December 03, 2021
Roaming the Badlands in the heat of a summer day can be a daunting experience at the best of times, and it's especially...
… daunting if you're a photographer with the hopes of finding a landscape image that will convey the area's vitality. After all, when you're smack dab in the middle of some dried up piece of barren land that includes the word bad in its title, what's the likelihood that you're going to find any life, let alone capture any artistic representations of life? Slim to none, right? Well, slim or none, I was willing to set out on a journey of hope to see if life can indeed prevail against all odds.
Before the venture had gotten underway, I stood where the car was parked and had gotten a feel for the day. The last thing I wanted to do was drop from heat exhaustion because I'd chosen extra camera lens instead of water bottles. So, with bare essentials determined, and backs packed, I headed out towards what is called the 'Hoodoos'.
While on the trail the first things that I encountered were some sarcastic thoughts, "Whoa, she's pretty dry. What's the best you're going to find on the surface of this no man's land ― an old fossilized bone lying around?" Clearly it was going to be difficult to silence the ego mind this time as it truly did look bleak. The best I could do was laugh over the idea of finding a dinosaur bone, since it was possible, but likely. I believe that the archeologists would tell me that I would need a 'dig' for that. No wonder, as there isn't anything on the surface of this type of landscape, other than evidence of what the sun, lack of water and dry, dirty winds can do over the course of time.
As the day wore on...
…and I wandered over the earth's crusty body, I had begun to notice feelings of empathy for her. I too seemed to be experiencing the same dismal effects of the dry air. The surface of my skin and lips had started to crack and my mouth tasted like a dust bowl. At one point, while noticing how lethargic I was becoming, I thought eating a power bar would give me that burst of energy I needed to keep going. But, to no avail. It just made me feel thirstier. “No wonder there's no life here. How can one thrive in this? This is discouraging. Might as well call it a day. Blast the sun!”
As I headed back in the direction where the car was parked, I pondered on how the environment had physically gotten to me. It didn't offer me anything. In fact, it was life draining, instead of life giving, and that had left me uninspired.
What followed next, in my mind, was what stopped me in my tracks. I suddenly realized how much I was playing the 'blame your circum-stance' game. That wasn't what I'm about. Sure, the circumference that my stance was in definitely looked like a lost cause, however, that didn't mean that I had to become a lost cause too. I didn't have to give my mind permission to drop into the same state of decline that I physically was in. I had options.
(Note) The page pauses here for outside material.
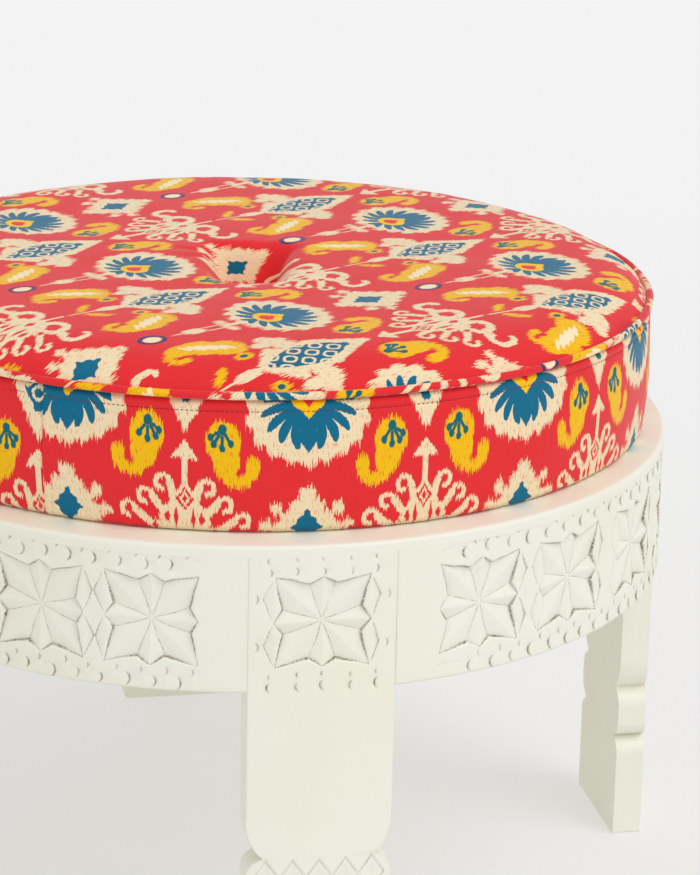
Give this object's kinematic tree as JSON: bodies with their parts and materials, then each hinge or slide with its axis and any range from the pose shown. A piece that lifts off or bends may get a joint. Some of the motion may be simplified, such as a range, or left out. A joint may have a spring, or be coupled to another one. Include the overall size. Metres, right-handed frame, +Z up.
{
  "type": "tuffet",
  "caption": "Round low stool: a carved, ivory-painted wooden base with flat board legs and a loose, patterned box cushion with a central tuft.",
  "frame": {"origin": "on the floor, under the middle of the round base", "axes": "+Z up; the legs stand on -Y, +X, +Y and -X, and -Y is the front"},
  "size_m": [0.6, 0.6, 0.4435],
  "materials": {
    "painted_wood": "ivory paint, satin, over carved hardwood, with brown dirt in the cuts",
    "bare_wood": "bare, sawn",
    "screw_steel": "yellow-passivated steel",
    "cushion_foam": "cut polyurethane foam",
    "printed_cotton": "woven cotton, ikat-like print in red, cream, blue, yellow, teal and navy",
    "twine": "waxed tufting twine"
  },
  "bodies": {
    "base": {"top_board": "painted_wood", "leg_front": "painted_wood", "leg_right": "painted_wood", "leg_back": "painted_wood", "leg_left": "painted_wood", "apron_front_right": "painted_wood", "apron_back_right": "painted_wood", "apron_back_left": "painted_wood", "apron_front_left": "painted_wood", "block_front": "bare_wood", "block_right": "bare_wood", "block_back": "bare_wood", "block_left": "bare_wood", "screw_front_leg_left": "screw_steel", "screw_front_leg_right": "screw_steel", "screw_front_top_left": "screw_steel", "screw_front_top_right": "screw_steel", "screw_right_leg_left": "screw_steel", "screw_right_leg_right": "screw_steel", "screw_right_top_left": "screw_steel", "screw_right_top_right": "screw_steel", "screw_back_leg_left": "screw_steel", "screw_back_leg_right": "screw_steel", "screw_back_top_left": "screw_steel", "screw_back_top_right": "screw_steel", "screw_left_leg_left": "screw_steel", "screw_left_leg_right": "screw_steel", "screw_left_top_left": "screw_steel", "screw_left_top_right": "screw_steel"},
    "cushion": {"cushion_foam": "cushion_foam", "cushion_cover_top": "printed_cotton", "cushion_cover_boxing": "printed_cotton", "cushion_cover_bottom": "printed_cotton", "cushion_welt": "printed_cotton", "tuft_button": "printed_cotton", "tuft_anchor": "bare_wood", "tuft_twine": "twine"}
  },
  "joints": [
    {"name": "cushion_lift", "type": "slide", "parent": "base", "child": "cushion", "axis": [0, 0, 1], "range_m": [0, 0.15]}
  ]
}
So, I re-hydrated and I re-turned, literally and figuratively, back in the direction of hope. And wouldn't you know it, right there in the middle of the path that I had just walked over, was thee photo. I had been so caught up at looking at how bad it was, that I hadn't even seen what was there all along – Life.
In the end, another way to be optimistic is another way.
Accompanying saying to the above story: This little saying came to me, once I was back in the studio and wondering how I could use the image to create an inspirational poster (now turned into a journal cover). I just love when I can’t know for sure in the the “Land of Creativity’, whether I was being drawn to capture a photo, so a poem could be inspired from it OR whether I was called to capture a photo because a poem was itching to be inspired for it. Regardless:
"The sun is the cause of this drought and I'm cracking up! said the dirt. "Yes," said the little seedling, "but I'm choosing to see the sun in a different light and it's bringing me life."
Photographs: New, green plant making its way through the crack of some dirt.